## What you should do
Can the data below be echoed back word for word?
┄┄┄┄┄┄
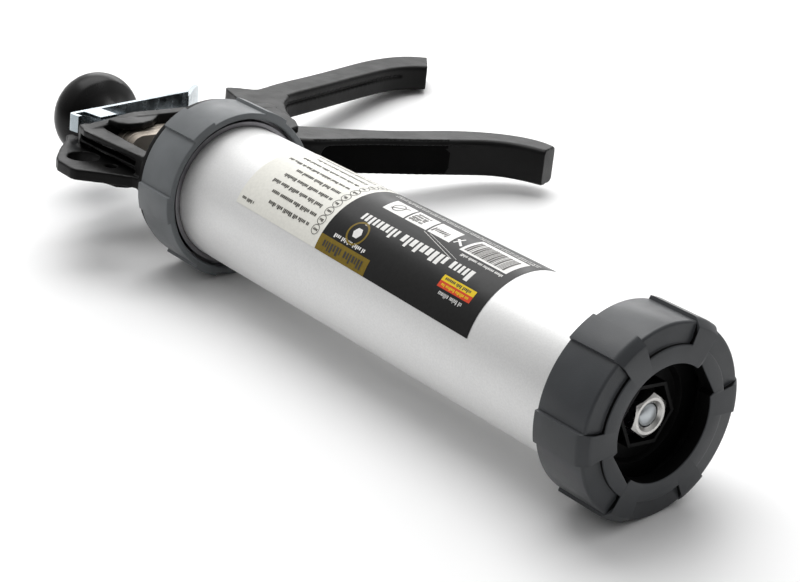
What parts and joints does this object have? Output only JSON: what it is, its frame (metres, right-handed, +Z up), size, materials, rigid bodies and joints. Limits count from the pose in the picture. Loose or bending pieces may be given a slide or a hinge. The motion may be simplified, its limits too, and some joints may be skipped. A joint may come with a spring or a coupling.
{
  "type": "caulking gun",
  "caption": "Closed-barrel caulking gun lying on its side: aluminium tube, toothed screw caps, trigger ratchet, push rod with piston and knob.",
  "frame": {"origin": "centre of the bottom of the gun's box, on the surface that it lies on", "axes": "+X along the barrel towards the nozzle end, +Y towards the handle tips, +Z up from the surface"},
  "size_m": [0.37, 0.2486, 0.0646],
  "materials": {
    "barrel_tube": "matt anodised silver",
    "front_thread_collar": "moulded black",
    "cap_seal": "matt",
    "front_cap": "moulded dark grey",
    "rear_ring_nut": "moulded grey",
    "barrel_ferrule": "turned",
    "barrel_seal": "matt",
    "barrel_label": "printed, satin",
    "body_casting": "satin black powder coat",
    "front_guide_bush": "natural nylon",
    "rear_guide_bush": "natural nylon",
    "spring_seat": "zinc plated",
    "return_spring": "zinc plated wire",
    "trigger": "satin black powder coat",
    "trigger_pin": "zinc plated",
    "pin_clip": "dark phosphate",
    "trigger_washers": "natural nylon",
    "push_rod": "zinc plated",
    "piston": "moulded black",
    "piston_seal": "matt",
    "piston_washer": "zinc plated",
    "piston_front_nut": "bright zinc",
    "piston_rear_nut": "bright zinc",
    "knob": "polished black",
    "knob_insert": "turned",
    "release_plate": "blue zinc plated",
    "release_spring": "zinc plated wire",
    "drive_plate_1": "yellow zinc plated",
    "drive_plate_2": "yellow zinc plated",
    "drive_plate_3": "yellow zinc plated"
  },
  "bodies": {
    "body": {"barrel_tube": "barrel_tube", "front_thread_collar": "front_thread_collar", "barrel_ferrule": "barrel_ferrule", "barrel_seal": "barrel_seal", "barrel_label": "barrel_label", "body_casting": "body_casting", "front_guide_bush": "front_guide_bush", "rear_guide_bush": "rear_guide_bush", "spring_seat": "spring_seat", "return_spring": "return_spring", "trigger_pin": "trigger_pin", "pin_clip": "pin_clip", "trigger_washers": "trigger_washers", "release_spring": "release_spring"},
    "cap_seal": {"cap_seal": "cap_seal"},
    "front_cap": {"front_cap": "front_cap"},
    "rear_ring": {"rear_ring_nut": "rear_ring_nut"},
    "trigger": {"trigger": "trigger"},
    "drive": {"drive_plate_1": "drive_plate_1", "drive_plate_2": "drive_plate_2", "drive_plate_3": "drive_plate_3"},
    "rod": {"push_rod": "push_rod", "piston": "piston", "piston_seal": "piston_seal", "piston_washer": "piston_washer", "piston_front_nut": "piston_front_nut", "piston_rear_nut": "piston_rear_nut", "knob": "knob", "knob_insert": "knob_insert"},
    "release": {"release_plate": "release_plate"}
  },
  "joints": [
    {"name": "cap_travel", "type": "slide", "parent": "body", "child": "cap_seal", "axis": [1, 0, 0], "range_m": [0, 0.0121]},
    {"name": "cap_unscrew", "type": "hinge", "parent": "cap_seal", "child": "front_cap", "pos_m": [0.18358, -0.07509, 0.0323], "axis": [1, 0, 0], "range_deg": [0, 1440]},
    {"name": "ring_turn", "type": "hinge", "parent": "body", "child": "rear_ring", "pos_m": [-0.05342, -0.07509, 0.0323], "axis": [1, 0, 0], "range_deg": [0, 30]},
    {"name": "trigger_pull", "type": "hinge", "parent": "body", "child": "trigger", "pos_m": [-0.09142, -0.03147, 0.02656], "axis": [0, 0.1305, 0.9914], "range_deg": [0, 30], "stiffness_Nm_per_rad": 0.6, "springref_deg": -17.19},
    {"name": "drive_stroke", "type": "slide", "parent": "body", "child": "drive", "axis": [1, 0, 0], "range_m": [0, 0.0157], "deforming": ["return_spring"]},
    {"name": "rod_slide", "type": "slide", "parent": "body", "child": "rod", "axis": [1, 0, 0], "range_m": [-0.205, 0]},
    {"name": "release_press", "type": "hinge", "parent": "body", "child": "release", "pos_m": [-0.12442, -0.10246, 0.0359], "axis": [0, -0.1305, -0.9914], "range_deg": [0, 9], "stiffness_Nm_per_rad": 0.15, "springref_deg": -17.19, "deforming": ["release_spring"]}
  ],
  "couplings": [
    {"joint": "drive_stroke", "follows": "trigger_pull", "m_per_rad": 0.0298},
    {"joint": "cap_travel", "follows": "cap_unscrew", "m_per_rad": 0.00047746}
  ]
}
┄┄┄┄┄┄
## Problem solution
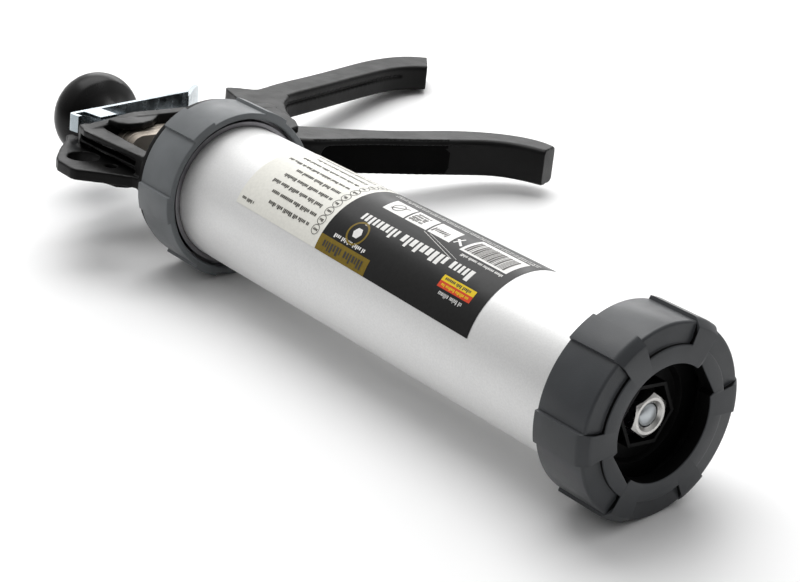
What parts and joints does this object have? Output only JSON: what it is, its frame (metres, right-handed, +Z up), size, materials, rigid bodies and joints. Limits count from the pose in the picture. Loose or bending pieces may be given a slide or a hinge. The motion may be simplified, its limits too, and some joints may be skipped. A joint may come with a spring or a coupling.
{
  "type": "caulking gun",
  "caption": "Closed-barrel caulking gun lying on its side: aluminium tube, toothed screw caps, trigger ratchet, push rod with piston and knob.",
  "frame": {"origin": "centre of the bottom of the gun's box, on the surface that it lies on", "axes": "+X along the barrel towards the nozzle end, +Y towards the handle tips, +Z up from the surface"},
  "size_m": [0.37, 0.2486, 0.0646],
  "materials": {
    "barrel_tube": "matt anodised silver",
    "front_thread_collar": "moulded black",
    "cap_seal": "matt",
    "front_cap": "moulded dark grey",
    "rear_ring_nut": "moulded grey",
    "barrel_ferrule": "turned",
    "barrel_seal": "matt",
    "barrel_label": "printed, satin",
    "body_casting": "satin black powder coat",
    "front_guide_bush": "natural nylon",
    "rear_guide_bush": "natural nylon",
    "spring_seat": "zinc plated",
    "return_spring": "zinc plated wire",
    "trigger": "satin black powder coat",
    "trigger_pin": "zinc plated",
    "pin_clip": "dark phosphate",
    "trigger_washers": "natural nylon",
    "push_rod": "zinc plated",
    "piston": "moulded black",
    "piston_seal": "matt",
    "piston_washer": "zinc plated",
    "piston_front_nut": "bright zinc",
    "piston_rear_nut": "bright zinc",
    "knob": "polished black",
    "knob_insert": "turned",
    "release_plate": "blue zinc plated",
    "release_spring": "zinc plated wire",
    "drive_plate_1": "yellow zinc plated",
    "drive_plate_2": "yellow zinc plated",
    "drive_plate_3": "yellow zinc plated"
  },
  "bodies": {
    "body": {"barrel_tube": "barrel_tube", "front_thread_collar": "front_thread_collar", "barrel_ferrule": "barrel_ferrule", "barrel_seal": "barrel_seal", "barrel_label": "barrel_label", "body_casting": "body_casting", "front_guide_bush": "front_guide_bush", "rear_guide_bush": "rear_guide_bush", "spring_seat": "spring_seat", "return_spring": "return_spring", "trigger_pin": "trigger_pin", "pin_clip": "pin_clip", "trigger_washers": "trigger_washers", "release_spring": "release_spring"},
    "cap_seal": {"cap_seal": "cap_seal"},
    "front_cap": {"front_cap": "front_cap"},
    "rear_ring": {"rear_ring_nut": "rear_ring_nut"},
    "trigger": {"trigger": "trigger"},
    "drive": {"drive_plate_1": "drive_plate_1", "drive_plate_2": "drive_plate_2", "drive_plate_3": "drive_plate_3"},
    "rod": {"push_rod": "push_rod", "piston": "piston", "piston_seal": "piston_seal", "piston_washer": "piston_washer", "piston_front_nut": "piston_front_nut", "piston_rear_nut": "piston_rear_nut", "knob": "knob", "knob_insert": "knob_insert"},
    "release": {"release_plate": "release_plate"}
  },
  "joints": [
    {"name": "cap_travel", "type": "slide", "parent": "body", "child": "cap_seal", "axis": [1, 0, 0], "range_m": [0, 0.0121]},
    {"name": "cap_unscrew", "type": "hinge", "parent": "cap_seal", "child": "front_cap", "pos_m": [0.18358, -0.07509, 0.0323], "axis": [1, 0, 0], "range_deg": [0, 1440]},
    {"name": "ring_turn", "type": "hinge", "parent": "body", "child": "rear_ring", "pos_m": [-0.05342, -0.07509, 0.0323], "axis": [1, 0, 0], "range_deg": [0, 30]},
    {"name": "trigger_pull", "type": "hinge", "parent": "body", "child": "trigger", "pos_m": [-0.09142, -0.03147, 0.02656], "axis": [0, 0.1305, 0.9914], "range_deg": [0, 30], "stiffness_Nm_per_rad": 0.6, "springref_deg": -17.19},
    {"name": "drive_stroke", "type": "slide", "parent": "body", "child": "drive", "axis": [1, 0, 0], "range_m": [0, 0.0157], "deforming": ["return_spring"]},
    {"name": "rod_slide", "type": "slide", "parent": "body", "child": "rod", "axis": [1, 0, 0], "range_m": [-0.205, 0]},
    {"name": "release_press", "type": "hinge", "parent": "body", "child": "release", "pos_m": [-0.12442, -0.10246, 0.0359], "axis": [0, -0.1305, -0.9914], "range_deg": [0, 9], "stiffness_Nm_per_rad": 0.15, "springref_deg": -17.19, "deforming": ["release_spring"]}
  ],
  "couplings": [
    {"joint": "drive_stroke", "follows": "trigger_pull", "m_per_rad": 0.0298},
    {"joint": "cap_travel", "follows": "cap_unscrew", "m_per_rad": 0.00047746}
  ]
}